Arena fans pack hearing in full-court press
Hundreds of people crowded the Seattle City Council Chambers Thursday night for a rare joint City Council-King County Council hearing about the proposed new arena in Seattle's Sodo neighborhood.
Seattle Times staff reporter
More than 500 people, many of them supporters of a proposal to bring the Sonics back to Seattle and build a new sports arena in the Sodo neighborhood, overflowed two City Hall meeting rooms Thursday night with testimonials about what the return of professional basketball would mean to them and the city.
Some Port of Seattle and labor leaders spoke against the proposal, saying it would jeopardize freight mobility from the container terminals on Elliott Bay and risk family-wage jobs.
But others told the joint meeting of the Seattle and King County councils that the elected officials should craft a "win-win" solution that protects the maritime industry while also bringing a state-of-the-art sports and entertainment venue to the city.
"You guys have been handed a golden ticket," said Kyle Anderson, who like many of the scores of speakers, identified himself as a lifelong Sonics fan.
"All the positives of this outweigh the negatives.
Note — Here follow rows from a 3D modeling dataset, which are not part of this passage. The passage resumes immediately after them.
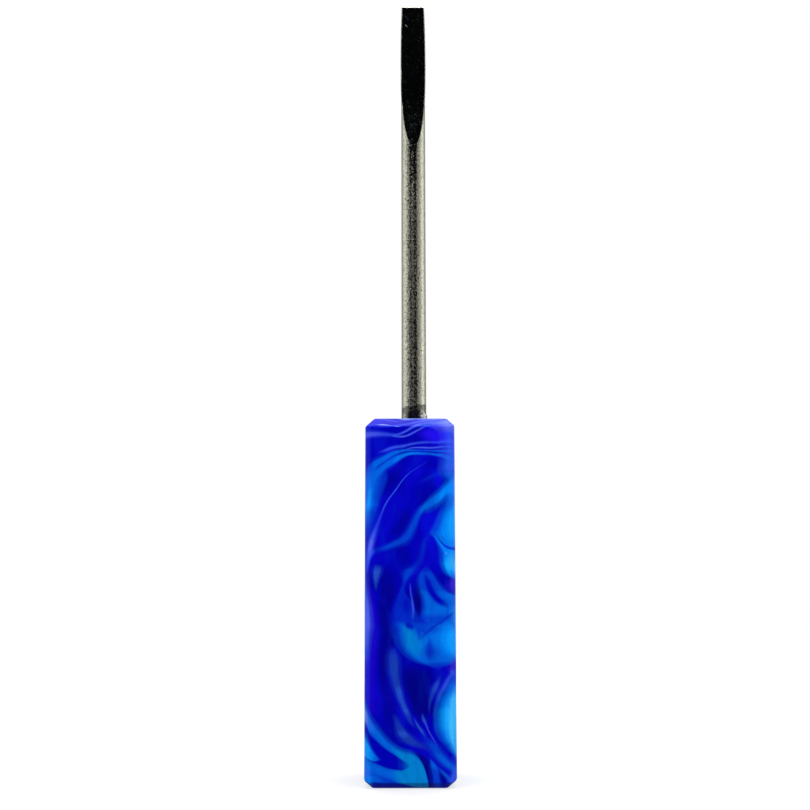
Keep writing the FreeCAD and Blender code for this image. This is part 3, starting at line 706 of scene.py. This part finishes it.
def streaks(g, aside, z, slope, width, length, layer):
    """Noise drawn out into parallel scratches."""
    return g.noise(scratch_place(g, aside, z, slope, width, length, layer), 1.0, 2.0, 0.6)


def glinting_nick(g, aside, z, across, height, length, width):
    """Where one short scratch on the flat is, painted bright as a glint, centred at (across, height) mm."""
    off_x, off_z = g.minus(aside, across), g.minus(z, height)
    place = scratch_place(g, off_x, off_z, SCRATCH_SLOPE, width, length, 0.0)
    return g.step(g.vector("LENGTH", place), 1.0, 0.4)


def stripe(g, aside, centre, reach, painted_reflection):
    """1 within core mm of centre, fading to 0 at reach."""
    return g.step(g.math("ABSOLUTE", g.minus(aside, centre)), reach, painted_reflection)


def bar_skin(g, where, aside, pitted, fine):
    """The round bar: bare steel with dark pits and scale, thickest along the front, where painted dark
    streaks and painted glints stand in for reflection.

    Returns its colour, where the pitted band is, and where the flat runs out into it.
    """
    _, y, z = g.split(where)
    # the front band: real pits, crowded there and streaked dark as painted reflection
    front = g.step(y, -1.6, -2.9)
    band = g.times(front, stripe(g, aside, -0.4, 2.3, 0.9))
    fainter_dark_streak = g.times(stripe(g, aside, -0.75, 0.5, 0.1), 0.7)
    painted_dark_streaks = g.times(front, g.math("MAXIMUM", stripe(g, aside, 0.42, 0.6, 0.2), fainter_dark_streak))
    near_heel = g.times(g.step(z, HEEL - 14.0, HEEL), stripe(g, aside, 0.0, 1.4, 0.4))
    near_heel = g.times(near_heel, front)
    crowd = g.times_plus(painted_dark_streaks, 0.11, g.times_plus(band, 0.08, pitted))
    crowd = g.times_plus(near_heel, 0.1, crowd)
    runout = g.times(g.step(z, HEEL - 0.8, HEEL + 0.8), near_heel)
    pits = g.step(g.times_plus(runout, 0.13, crowd), 0.62, 0.67)
    # painted glints: bright specks in the front band
    painted_glints = g.times(band, g.step(g.noise(where, 2.9, 1.0), 0.58, 0.66))
    painted_glints = g.times(painted_glints, g.minus(1.0, near_heel))
    bare = g.mix(g.step(g.minus(fine, g.times(pitted, 0.35)), 0.3, 0.48),
                 srgb(176, 176, 160), srgb(216, 214, 196))
    bare = g.mix(painted_glints, bare, srgb(255, 254, 244))
    filled = g.times_plus(near_heel, 0.025, 0.965)
    bar = g.mix(g.times(pits, filled), bare, srgb(14, 15, 15))

    # the wet stain just above the glue
    stain_edge = g.times_plus(aside, 0.16, COLLAR_TOP + 0.75)
    stain_edge = g.times_plus(g.noise(where, 0.9), 0.5, stain_edge)
    stained = g.step(g.minus(z, stain_edge), 0.12, -0.12)
    stain = g.ramp(pitted, [(0.35, (0.2, 0.2, 0.22, 1.0)), (0.65, (0.52, 0.52, 0.5, 1.0))])[0]
    return g.mix(stained, bar, stain, "MULTIPLY"), band, runout


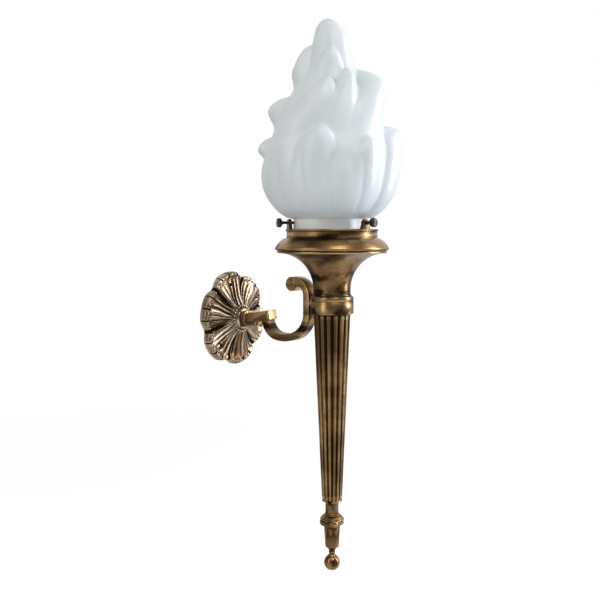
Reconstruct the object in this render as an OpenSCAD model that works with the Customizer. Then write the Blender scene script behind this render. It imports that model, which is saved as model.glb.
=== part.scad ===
// Torch wall light. Millimetres, +Z up. The wall is the plane y = 0 and the light stands out towards -Y.
// The origin is the centre of the rosette's rear face.

/* [Layout] */
// Distance from the wall to the torch axis
projection = 150; // [140:1:190]
// Height of the ferrule's underside above the rosette centre
ferrule_base = 12; // [8:0.5:16]

/* [Rosette] */
// Radius over the petal tips
rosette_r = 57.5; // [54:0.5:66]
// How far the notches between petals cut in
petal_notch = 5.5; // [3:0.5:8]
// Number of petals
petal_count = 6; // [6:3:6]
// Turn of the first petal from the +X axis, in degrees
petal_turn = 45; // [30:1:60]
// Height of the rim above the wall
rim_h = 9; // [7:0.5:11]
// Thickness of the casting
rosette_wall = 3.5; // [3:0.5:5]
// Height of the centre boss above the wall
boss_h = 23; // [21:0.5:26]
// Radius of the centre boss
boss_r = 13; // [12:0.5:15]
// Radius of the circle of wall screw holes
wall_hole_circle = 43; // [40:0.5:46]
// Radius of a wall screw hole
wall_hole_r = 2.2; // [1.8:0.1:2.8]

/* [Arm] */
// Width of the flat arm
arm_w = 16; // [15:0.5:20]
// Height of the straight bar
bar_h = 11.6; // [11:0.2:14]
// Rise of the straight bar, in degrees
bar_rise = 10; // [4:1:12]
// How far the bar's end runs past the back of the scroll
bar_lap = 6.7; // [4:0.1:12]
// Thickness of the scroll strip
strip_t = 8.8; // [8.4:0.1:10]
// Radius of the scroll's first turn
turn_1 = 22.3; // [20:0.1:25]
// Radius of the scroll's bottom
turn_2 = 45; // [42:1:48]
// Radius of the scroll's rise
turn_3 = 29; // [27:0.5:31]
// Radius of the scroll's top turn
turn_4 = 18; // [16:0.5:19]
// Radius of the curl that ends the scroll
curl_r = 8.6; // [7:0.1:9.5]
// Side of the square hub collar
collar_side = 19; // [18:0.5:22]
// Depth of the square hub collar
collar_d = 7.5; // [6:0.5:10]
// Radius of the arm's threaded tails
tail_r = 5; // [4.5:0.1:5.2]
// Bore radius of the arm's threaded tails
tail_bore_r = 3.2; // [3:0.1:3.5]
// Height of the wire way in the arm
way_t = 5; // [4:0.1:5.6]
// Width of the wire way in the arm
way_w = 6.4; // [6:0.1:8]

/* [Ferrule and bell] */
// Radius of the ferrule
ferrule_r = 24.8; // [24:0.2:28]
// Height of the ferrule
ferrule_h = 21; // [20:0.5:25]
// Wall of the ferrule
ferrule_wall = 4.8; // [4:0.1:5.5]
// Radius of the bell's foot
bell_foot_r = 21.4; // [20.8:0.1:23]
// Height of the bell's straight foot
bell_foot_h = 7; // [5:0.5:10]
// Radius of the bell's rim
bell_rim_r = 62; // [58:0.5:63]
// Height of the bell
bell_h = 52; // [46:0.5:60]
// Wall of the bell
bell_wall = 2.4; // [2:0.1:3]
// Floor and end plate thickness
floor_t = 4; // [3:0.5:5]

/* [Gallery] */
// Radius of the gallery's flange
flange_r = 65.4; // [63.5:0.2:70]
// Inner radius of the gallery ring
gallery_in_r = 49; // [47.5:0.5:50]
// Wall of the gallery ring
gallery_wall = 2.6; // [2:0.1:3]
// Height of the gallery
gallery_h = 24.5; // [22:0.5:28]
// Turn of the first lug from the +X axis, in degrees
lug_turn = 20; // [0:1:40]
// Height of the screws above the gallery's rim
lug_screw_h = 7; // [6.5:0.5:9]
// Width of a lug at its foot
lug_w = 13.8; // [10:0.2:15]
// Thickness of a lug
lug_t = 4; // [3:0.2:5]
// Radius of a thumb screw's shank
thumb_r = 1.7; // [1.5:0.1:2]
// Radius of a thumb screw's head
thumb_head_r = 5.2; // [4:0.1:5.4]
// Thickness of a thumb screw's head
thumb_head_t = 4.8; // [3.5:0.1:6]

/* [Shade] */
// Outer radius of the glass neck
neck_r = 40; // [38:0.5:42]
// Length of the glass neck
neck_h = 31.5; // [30:0.5:36]
// Height of the whole glass
glass_h = 260.5; // [250:0.5:300]
// Thickness of the glass
glass_t = 3.2; // [2.5:0.1:4]
// How far the loose glass leans off the gallery's centre
glass_shift = 4.4; // [0:0.1:4.6]
// Direction of that lean from the +X axis, in degrees
glass_shift_turn = 125; // [115:1:145]

/* [Column and foot] */
// Radius at the top of the column
column_top_r = 21.2; // [20:0.1:23]
// Radius at the bottom of the column
column_low_r = 11.6; // [11:0.1:14]
// Length of the column
column_h = 212; // [180:1:260]
// Number of flutes
flute_count = 16; // [12:2:20]
// Depth of the flutes at the top
flute_d = 1.6; // [1:0.1:2]
// Wall between the column's bore and its surface
column_wall = 4.6; // [4:0.1:5]
// Radius of the foot's slim neck
foot_neck_r = 7.5; // [7:0.1:9]
// Height of the foot collar
foot_collar_h = 17; // [14:0.5:22]
// Radius of the foot block's cap
foot_cap_r = 12.4; // [11.8:0.1:12.8]
// Height of the foot block's cap
foot_cap_h = 12; // [11:0.5:13]
// Radius over the ears of the foot block
ear_reach = 14.4; // [13.6:0.1:16]
// Radius of the rounded ears
ear_r = 4.6; // [4:0.1:5]
// Half width of the foot block's stem at its top
stem_r = 9.4; // [8.6:0.1:10.5]
// Height of the foot block
foot_block_h = 44.5; // [42:0.5:50]
// Radius of the ball finial
ball_r = 9.2; // [8:0.1:11]

/* [Rod and nuts] */
// Radius of the tie rod
rod_r = 5; // [4.5:0.1:5]
// Length of rod inside the foot block
rod_grip = 13; // [10:0.5:15]
// Thickness of the hexagon nuts
nut_t = 5; // [4:0.5:5]
// Radius over the corners of the hexagon nuts
nut_r = 9.8; // [9:0.1:10]
// Thickness of the washers
washer_t = 1.5; // [1:0.1:2]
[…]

I really hope we do this."
Metropolitan King County Council Chairman Larry Gossett called the joint meeting "historic" and said it was one of the few times in the past 40 years that the two bodies had jointly met.
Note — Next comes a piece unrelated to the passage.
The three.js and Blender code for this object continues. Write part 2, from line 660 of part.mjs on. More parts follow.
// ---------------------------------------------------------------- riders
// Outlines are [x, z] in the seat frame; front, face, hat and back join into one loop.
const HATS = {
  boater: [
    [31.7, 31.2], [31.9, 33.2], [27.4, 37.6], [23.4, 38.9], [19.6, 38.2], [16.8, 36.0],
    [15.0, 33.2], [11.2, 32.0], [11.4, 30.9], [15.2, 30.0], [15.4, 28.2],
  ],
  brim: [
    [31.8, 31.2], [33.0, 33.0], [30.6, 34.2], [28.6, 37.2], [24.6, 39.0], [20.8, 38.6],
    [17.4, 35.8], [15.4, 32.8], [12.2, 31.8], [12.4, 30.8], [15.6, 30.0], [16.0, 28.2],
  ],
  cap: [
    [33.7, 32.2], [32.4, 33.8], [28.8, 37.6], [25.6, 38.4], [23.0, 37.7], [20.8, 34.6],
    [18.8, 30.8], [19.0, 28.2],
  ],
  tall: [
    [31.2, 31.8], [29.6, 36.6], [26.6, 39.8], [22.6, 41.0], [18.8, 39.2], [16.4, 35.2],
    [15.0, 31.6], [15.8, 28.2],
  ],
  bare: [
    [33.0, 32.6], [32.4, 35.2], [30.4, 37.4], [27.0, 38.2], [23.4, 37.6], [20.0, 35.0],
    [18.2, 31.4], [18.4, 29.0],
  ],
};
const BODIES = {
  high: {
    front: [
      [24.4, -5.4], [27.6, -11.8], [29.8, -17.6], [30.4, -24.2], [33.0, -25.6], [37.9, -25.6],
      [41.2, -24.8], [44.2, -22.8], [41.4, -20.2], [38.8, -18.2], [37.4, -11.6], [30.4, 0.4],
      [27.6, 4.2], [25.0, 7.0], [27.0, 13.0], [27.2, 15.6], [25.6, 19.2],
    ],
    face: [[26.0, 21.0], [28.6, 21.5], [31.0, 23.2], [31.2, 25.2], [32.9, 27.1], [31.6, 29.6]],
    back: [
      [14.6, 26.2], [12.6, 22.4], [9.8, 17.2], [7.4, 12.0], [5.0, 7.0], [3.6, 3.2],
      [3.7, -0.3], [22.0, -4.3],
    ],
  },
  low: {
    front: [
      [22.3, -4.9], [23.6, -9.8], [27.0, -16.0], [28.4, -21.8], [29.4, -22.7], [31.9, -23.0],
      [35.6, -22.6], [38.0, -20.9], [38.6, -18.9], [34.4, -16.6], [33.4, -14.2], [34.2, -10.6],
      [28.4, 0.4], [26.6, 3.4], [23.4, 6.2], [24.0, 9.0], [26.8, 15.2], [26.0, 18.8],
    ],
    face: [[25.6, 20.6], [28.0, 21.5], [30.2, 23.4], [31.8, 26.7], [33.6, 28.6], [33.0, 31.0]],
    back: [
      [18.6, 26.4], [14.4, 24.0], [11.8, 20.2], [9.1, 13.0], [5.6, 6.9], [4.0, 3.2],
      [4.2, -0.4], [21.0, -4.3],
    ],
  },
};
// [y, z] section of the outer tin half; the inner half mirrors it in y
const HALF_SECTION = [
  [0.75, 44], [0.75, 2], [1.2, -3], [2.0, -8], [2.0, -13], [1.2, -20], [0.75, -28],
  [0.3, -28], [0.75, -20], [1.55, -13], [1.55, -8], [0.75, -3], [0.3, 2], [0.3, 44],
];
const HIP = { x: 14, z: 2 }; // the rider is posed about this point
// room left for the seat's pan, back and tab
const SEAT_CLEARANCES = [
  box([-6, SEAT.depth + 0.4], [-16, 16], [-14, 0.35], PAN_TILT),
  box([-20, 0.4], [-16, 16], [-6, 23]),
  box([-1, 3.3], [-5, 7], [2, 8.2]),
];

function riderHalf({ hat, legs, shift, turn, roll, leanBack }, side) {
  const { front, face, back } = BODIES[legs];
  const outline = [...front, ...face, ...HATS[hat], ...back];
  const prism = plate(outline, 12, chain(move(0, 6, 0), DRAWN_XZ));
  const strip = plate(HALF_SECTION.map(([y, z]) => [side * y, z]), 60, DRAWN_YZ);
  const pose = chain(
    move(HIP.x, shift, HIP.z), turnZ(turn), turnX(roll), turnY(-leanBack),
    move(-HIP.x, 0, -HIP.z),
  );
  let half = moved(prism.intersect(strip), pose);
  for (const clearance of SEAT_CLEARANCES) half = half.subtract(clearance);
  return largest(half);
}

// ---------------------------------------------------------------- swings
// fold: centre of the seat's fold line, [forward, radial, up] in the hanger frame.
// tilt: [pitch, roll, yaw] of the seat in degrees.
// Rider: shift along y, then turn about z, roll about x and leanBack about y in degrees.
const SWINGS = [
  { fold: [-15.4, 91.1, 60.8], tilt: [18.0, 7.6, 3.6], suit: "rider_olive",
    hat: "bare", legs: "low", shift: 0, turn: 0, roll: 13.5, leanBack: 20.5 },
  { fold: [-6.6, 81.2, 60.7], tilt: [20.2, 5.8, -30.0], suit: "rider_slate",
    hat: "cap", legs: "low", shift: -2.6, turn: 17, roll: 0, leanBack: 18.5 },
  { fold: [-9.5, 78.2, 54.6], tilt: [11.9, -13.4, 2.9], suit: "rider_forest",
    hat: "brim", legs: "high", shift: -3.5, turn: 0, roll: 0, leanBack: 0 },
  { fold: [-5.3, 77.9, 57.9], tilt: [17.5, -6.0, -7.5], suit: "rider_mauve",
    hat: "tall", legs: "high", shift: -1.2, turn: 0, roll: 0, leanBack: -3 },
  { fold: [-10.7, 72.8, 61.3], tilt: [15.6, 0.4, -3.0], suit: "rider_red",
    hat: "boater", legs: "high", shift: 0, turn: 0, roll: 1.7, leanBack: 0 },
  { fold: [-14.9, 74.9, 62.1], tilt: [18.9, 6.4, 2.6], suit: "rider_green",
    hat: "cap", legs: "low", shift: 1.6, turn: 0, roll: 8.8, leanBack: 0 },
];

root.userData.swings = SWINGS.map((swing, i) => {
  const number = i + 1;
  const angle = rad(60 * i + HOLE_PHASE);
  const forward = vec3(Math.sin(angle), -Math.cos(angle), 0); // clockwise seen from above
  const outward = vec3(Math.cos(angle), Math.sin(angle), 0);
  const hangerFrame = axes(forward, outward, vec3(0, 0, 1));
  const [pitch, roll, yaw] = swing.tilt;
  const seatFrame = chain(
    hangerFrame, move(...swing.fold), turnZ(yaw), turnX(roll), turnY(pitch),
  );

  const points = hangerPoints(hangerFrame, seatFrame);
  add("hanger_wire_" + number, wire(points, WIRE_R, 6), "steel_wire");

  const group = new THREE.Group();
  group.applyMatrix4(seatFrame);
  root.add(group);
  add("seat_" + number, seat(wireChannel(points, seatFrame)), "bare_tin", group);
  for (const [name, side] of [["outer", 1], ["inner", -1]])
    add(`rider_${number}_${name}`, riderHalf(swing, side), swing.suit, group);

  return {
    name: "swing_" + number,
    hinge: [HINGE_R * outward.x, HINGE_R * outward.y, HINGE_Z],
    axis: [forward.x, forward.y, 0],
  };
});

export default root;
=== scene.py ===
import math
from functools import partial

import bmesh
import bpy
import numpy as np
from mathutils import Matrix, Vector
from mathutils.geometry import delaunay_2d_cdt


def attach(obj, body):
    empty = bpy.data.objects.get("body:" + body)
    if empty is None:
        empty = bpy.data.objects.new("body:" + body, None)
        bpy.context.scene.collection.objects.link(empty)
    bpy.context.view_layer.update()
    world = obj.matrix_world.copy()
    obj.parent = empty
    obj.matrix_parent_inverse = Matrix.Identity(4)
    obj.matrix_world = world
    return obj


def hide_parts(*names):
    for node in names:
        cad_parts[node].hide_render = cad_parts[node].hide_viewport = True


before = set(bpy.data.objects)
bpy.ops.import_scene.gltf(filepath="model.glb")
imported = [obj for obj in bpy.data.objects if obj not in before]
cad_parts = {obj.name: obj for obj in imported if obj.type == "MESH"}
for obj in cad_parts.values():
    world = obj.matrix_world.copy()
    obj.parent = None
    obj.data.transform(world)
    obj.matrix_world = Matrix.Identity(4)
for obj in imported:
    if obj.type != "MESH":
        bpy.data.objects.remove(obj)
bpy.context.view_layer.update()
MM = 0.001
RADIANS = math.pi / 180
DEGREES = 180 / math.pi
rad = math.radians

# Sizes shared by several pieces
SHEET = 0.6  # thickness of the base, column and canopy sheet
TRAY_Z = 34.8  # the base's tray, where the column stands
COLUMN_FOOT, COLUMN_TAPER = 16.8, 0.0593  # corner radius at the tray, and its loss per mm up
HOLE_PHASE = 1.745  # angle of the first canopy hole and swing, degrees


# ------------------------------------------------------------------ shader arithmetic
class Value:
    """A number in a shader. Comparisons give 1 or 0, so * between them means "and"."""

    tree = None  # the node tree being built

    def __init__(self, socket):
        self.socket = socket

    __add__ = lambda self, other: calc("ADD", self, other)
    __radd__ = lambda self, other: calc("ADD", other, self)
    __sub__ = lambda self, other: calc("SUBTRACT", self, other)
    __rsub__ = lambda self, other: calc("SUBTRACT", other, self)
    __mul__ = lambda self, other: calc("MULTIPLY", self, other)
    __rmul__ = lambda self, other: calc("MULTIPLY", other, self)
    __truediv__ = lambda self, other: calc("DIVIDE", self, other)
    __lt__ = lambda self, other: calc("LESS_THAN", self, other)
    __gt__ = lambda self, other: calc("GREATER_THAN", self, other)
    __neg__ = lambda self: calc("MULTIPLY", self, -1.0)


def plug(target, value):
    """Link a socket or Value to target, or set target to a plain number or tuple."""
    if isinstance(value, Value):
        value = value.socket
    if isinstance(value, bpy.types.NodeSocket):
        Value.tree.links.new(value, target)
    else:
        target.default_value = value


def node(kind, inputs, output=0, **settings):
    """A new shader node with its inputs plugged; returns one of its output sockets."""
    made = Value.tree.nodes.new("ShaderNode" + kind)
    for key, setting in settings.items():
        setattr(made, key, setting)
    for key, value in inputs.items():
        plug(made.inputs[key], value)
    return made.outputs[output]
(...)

The two councils are poised to vote in August on a proposal by San Francisco investor and Seattle native Chris Hansen to build a $490 million arena with $200 million in public funding.
Both councils have been holding hearings and seeking expert opinion on the economic benefits and risks to the deal since an agreement was reached in May between Mayor Mike McGinn, County Executive Dow Constantine and Hansen.
"In all of our major public-policy issues, whether we are establishing new programs or cutting existing ones, public input has ended up making a huge difference. Your testimony tonight can have a very significant impact on your elected leaders," Gossett at the start of the hearing.
Port of Seattle CEO Tay Yoshitani urged the councils to do environmental study, including consideration of alternate sites, before approving the arena deal.
"We know the arena could seriously affect our cargo operations now and in the future. It could affect the grid of streets in Sodo that are now already congested," he said.
Peter Goldman, an environmental attorney, also told the councils that approving the proposal before an in-depth environmental review is completed would be contrary to state law and good public policy.
Earlier in the day, in a live online chat at The Seattle Times, Hansen said his investment group was committed to addressing the traffic impacts in Sodo, "but we don't want to be the only ones on the hook for all of the issues that are being brought up."
More than a dozen members of the union representing stagehand workers at KeyArena asked the councils to preserve their jobs, which they said provide good pay and affordable health care. They asked that any arena deal provide for the continued operation of KeyArena and not privatize their work. The city operates KeyArena.
Despite the remarks urging caution, the evening belonged largely to Sonics fans.
In a message on his website, sonicsarena.com, Hansen asked fans to turn out, but "handle ourselves with class" by listening respectfully to the opposition and not booing or hissing.
The fans responded, sitting politely through the opposing testimony, while applauding, sometimes raucously, as men and women, young people and old, told the councils what a good deal Hansen was offering and how much the Sonics, who were moved to Oklahoma City and renamed the Thunder in 2008, had meant to them.
They applauded loudly when restaurateur Mick McHugh announced he was delivering 12,600 signatures in support of the arena proposal.
Joel Craig, business agent for Local 7 of the International Association of Heat and Frost Insulators and Allied Workers, called the number of fellow laborers out of work during the economic downturn "tragic."
"I never thought I'd see the return of the Sonics in my life. This is a large city. This is a progressive city. Spend some money and put people back to work," he said.
Ryan Karpenko told the councils that the best gift he had ever received was a special-order Sonics jersey when he was 9 years old.
The next week, he said, his father took him to a basketball game. He wrote a thank-you letter to his dad, he said, which still hangs in his parents' bedroom.
"One thing statistics can't account for, that's love," Karpenko said. "I loved the Sonics and the Sonics loved me back. A lot of people in this room feel the same way."